In a 1985 paper entitled A Survey of Management Views on Dividend Policy, US academics Baker, Farrelly and Edelman found that management were ‘highly concerned with dividend continuity’ and seemed to believe that dividend policy affects share value. The findings tallied with a seminal 1950s paper by Lintner in which a behavioural model was presented whereby managers typically ‘smoothed’ dividend increases over time and only made upward changes when they were sure earnings could support the increase.
As a result of this and a steady stream of academic and market evidence, long term dividend growth has earned a reputation as a yardstick for dividend reliability. In his 1994 book Beating the Street, ex-Fidelity fund manager and investing legend Peter Lynch, put it like this: “The dividend is such an important factor in the success of many stocks that you could hardly go wrong by making an entire portfolio of companies that have raised their dividends for 10 to 20 years in a row. Moody’s Handbook of Dividend Achievers – one of my favorite bedside thrillers – lists such companies. Here’s a simple way to succeed on Wall Street: buy stocks from the Moody’s list and stick with them as long as they stay on the list.”
Top of the Class
For the sake of clarity, Moody’s Investor Service, which created the handbook that Lynch referred to, has since been sold to Mergent (whose Indxis division runs the dividend data operation). Mergent track and index the data and then sell it to big money management institutions that use it to create funds. Dividend Achievers are companies that can boast a history of dividend increases that spans 10 years and also meet certain liquidity requirements. S&P, another index specialist, runs the Dividend Aristocrats series, which requires a stiffer 25 years of dividend growth to make it onto their index. Like Mergent, it runs UK and international versions as well.
The UK version of the Dividend Achievers index, which was launched in 2010, only requires stocks to have grown dividends over five or more consecutive years and they too must meet liquidity and investibility requirements.
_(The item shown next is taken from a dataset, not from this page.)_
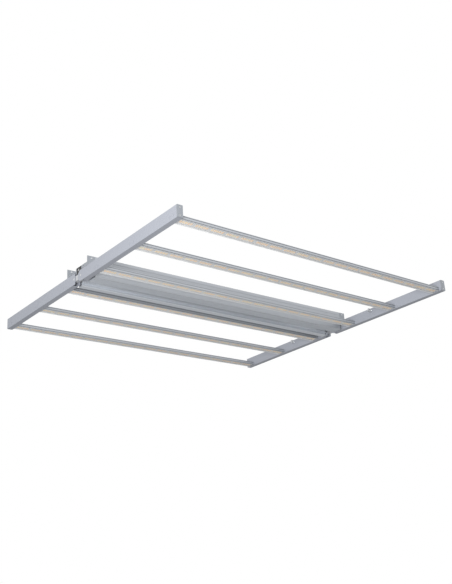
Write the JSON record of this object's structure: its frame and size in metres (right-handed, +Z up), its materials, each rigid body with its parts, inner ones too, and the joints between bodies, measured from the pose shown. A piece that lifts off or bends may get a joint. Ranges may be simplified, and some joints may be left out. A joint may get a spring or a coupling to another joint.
{
  "type": "led grow light",
  "caption": "Folding horticultural lamp frame: side rails joined by slim lamp bars under clear covers, ribbed cross beams, slim drivers and link hinges at the middle.",
  "frame": {"origin": "middle of the open light in plan, on the plane of the rails' undersides", "axes": "+X along the lamp bars, +Y along the side rails from the near to the far half, +Z up; the light leaves along -Z"},
  "size_m": [1.15, 1.072, 0.0764],
  "materials": {
    "rail_paint": "satin light blue-grey anodised or painted rail tube",
    "cap_aluminium": "satin",
    "bar_aluminium": "satin, drawn lengthwise",
    "link_aluminium": "machined",
    "steel": "zinc plated",
    "board_white": "white solder mask",
    "led_phosphor": "amber phosphor",
    "clear_cover": "clear extruded plastic, lightly frosted",
    "driver_case": "satin dark grey",
    "circuit_board": "green board",
    "black_plastic": "fine moulded",
    "rubber": "matt",
    "cable": "matt"
  },
  "bodies": {
    "near_half": {"near_left_rail": "rail_paint", "near_right_rail": "rail_paint", "near_rail_caps": "cap_aluminium", "near_cap_screws": "steel", "near_bar_screws": "rail_paint", "near_block_screws": "steel", "near_cross_beam": "bar_aluminium", "near_tray_walls": "bar_aluminium", "near_end_blocks": "cap_aluminium", "near_hinge_pins": "steel", "near_driver_case": "driver_case", "near_driver_caps": "driver_case", "near_driver_board": "circuit_board", "near_power_inlet": "black_plastic", "near_hanging_eyes": "steel", "near_wiring": "cable", "bar_1_profile": "bar_aluminium", "bar_1_boards": "board_white", "bar_1_chips": "led_phosphor", "bar_1_cover": "clear_cover", "bar_2_profile": "bar_aluminium", "bar_2_boards": "board_white", "bar_2_chips": "led_phosphor", "bar_2_cover": "clear_cover", "bar_3_profile": "bar_aluminium", "bar_3_boards": "board_white", "bar_3_chips": "led_phosphor", "bar_3_cover": "clear_cover", "stop_buffers": "rubber"},
    "far_half": {"far_left_rail": "rail_paint", "far_right_rail": "rail_paint", "far_rail_caps": "cap_aluminium", "far_cap_screws": "steel", "far_bar_screws": "rail_paint", "far_block_screws": "steel", "far_cross_beam": "bar_aluminium", "far_tray_wall": "bar_aluminium", "far_end_blocks": "cap_aluminium", "far_hinge_pins": "steel", "far_driver_case": "driver_case", "far_driver_caps": "driver_case", "far_driver_board": "circuit_board", "far_power_inlet": "black_plastic", "far_hanging_eyes": "steel", "far_wiring": "cable", "bar_4_profile": "bar_aluminium", "bar_4_boards": "board_white", "bar_4_chips": "led_phosphor", "bar_4_cover": "clear_cover", "bar_5_profile": "bar_aluminium", "bar_5_boards": "board_white", "bar_5_chips": "led_phosphor", "bar_5_cover": "clear_cover", "bar_6_profile": "bar_aluminium", "bar_6_boards": "board_white", "bar_6_chips": "led_phosphor", "bar_6_cover": "clear_cover"},
    "hinge_links": {"hinge_links": "link_aluminium"},
    "near_dial": {"near_dimmer_dial": "black_plastic"},
    "far_dial": {"far_dimmer_dial": "black_plastic"}
  },
  "joints": [
    {"name": "near_fold", "type": "hinge", "parent": "near_half", "child": "hinge_links", "pos_m": [0, -0.003, 0.0192], "axis": [-1, 0, 0], "range_deg": [0, 90]},
    {"name": "far_fold", "type": "hinge", "parent": "hinge_links", "child": "far_half", "pos_m": [0, 0.04, 0.0192], "axis": [-1, 0, 0], "range_deg": [0, 90]},
    {"name": "near_dial_turn", "type": "hinge", "parent": "near_half", "child": "near_dial", "pos_m": [0.33, -0.028, 0.0694], "axis": [0, 0, -1], "range_deg": [0, 270]},
    {"name": "far_dial_turn", "type": "hinge", "parent": "far_half", "child": "far_dial", "pos_m": [0.33, 0.06, 0.0694], "axis": [0, 0, -1], "range_deg": [0, 270]}
  ]
}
Currently, the top ten holdings account for just short of 63 percent of the index on a weighted basis but there are 113 companies on the list, with a median market cap of £1.25bn.
At the end of April 2012, the UK portfolio had produced a trailing twelve month dividend yield of 3.74 percent and a 5-year dividend growth rate of 12.07 percent. Over three years the portfolio produced an annualised return of 18.96 percent versus 14.58 percent for its MSCI UK benchmark. If you’d like to see a simplified version of this approach, we’ve set it up here. By way of comparison, the equivalent Dividend Achievers portfolio in the US boasts 199 companies with a median market cap of $3.69bn (£2.37bn). At the end of May, its TTM dividend yield was 3.10 percent and the 5-year dividend growth rate was 8.99 percent.
Watch For Red Flags
For investors with a preference for dividend growth over the quick hit but potential risks of high yield, the Dividend Achievers series is a handy guide to the past. And for those that buy in to the evidence that company management have a habit for acting conservatively when opting to increase dividend payments, the track record – or the dividend growth streak – could be worth serious scrutiny. That said, of course, it is still no ultimate protection against disaster – as shareholders of the likes of RBS and BP know all too well. In the first quarter of 2012, UK-quoted companies raising payments outnumbered those that cut them by 3.8. 1 – but that still means 26 companies reduced their dividends in the first quarter. And that will be keenly felt by those shareholders that took the hit (Value Line’s Reuben Gregg offers an interesting US perspective on this). So while medium term dividend growth could be a buy signal to investors, likewise the sudden suspension of dividends should be a red flag.